- _What is asked_: In the data below, find every line with the string "type" and pull it out.

- _Material provided_:
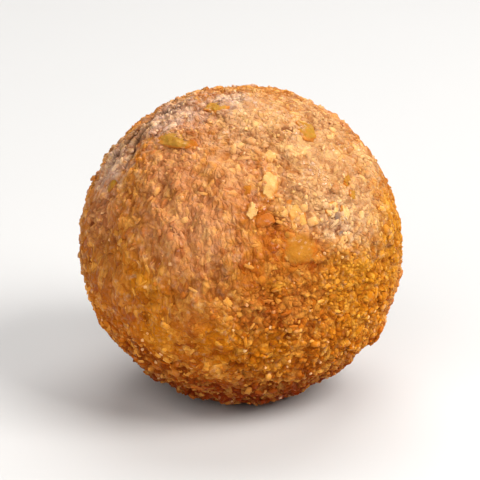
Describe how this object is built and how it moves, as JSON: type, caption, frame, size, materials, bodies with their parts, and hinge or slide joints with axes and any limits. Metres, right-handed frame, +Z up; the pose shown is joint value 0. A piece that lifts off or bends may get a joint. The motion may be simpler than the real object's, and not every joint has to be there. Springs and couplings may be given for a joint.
{
  "type": "coconut ladoo",
  "caption": "Hand-rolled ball sweet of pressed brown coconut crumb with pale chips, on a small flat underside.",
  "frame": {"origin": "middle of the flat spot under the ball, below the middle of the ball's outline", "axes": "+Z up through the ball; +X to the right and -Y towards the viewer of the shown side"},
  "size_m": [0.0406, 0.04, 0.0391],
  "materials": {
    "crumb": "moist pressed crumb, satin"
  },
  "bodies": {
    "root": {"ladoo": "crumb"}
  },
  "joints": []
}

- _Solution to the problem_:
Describe how this object is built and how it moves, as JSON: type, caption, frame, size, materials, bodies with their parts, and hinge or slide joints with axes and any limits. Metres, right-handed frame, +Z up; the pose shown is joint value 0. A piece that lifts off or bends may get a joint. The motion may be simpler than the real object's, and not every joint has to be there. Springs and couplings may be given for a joint.
  "type": "coconut ladoo",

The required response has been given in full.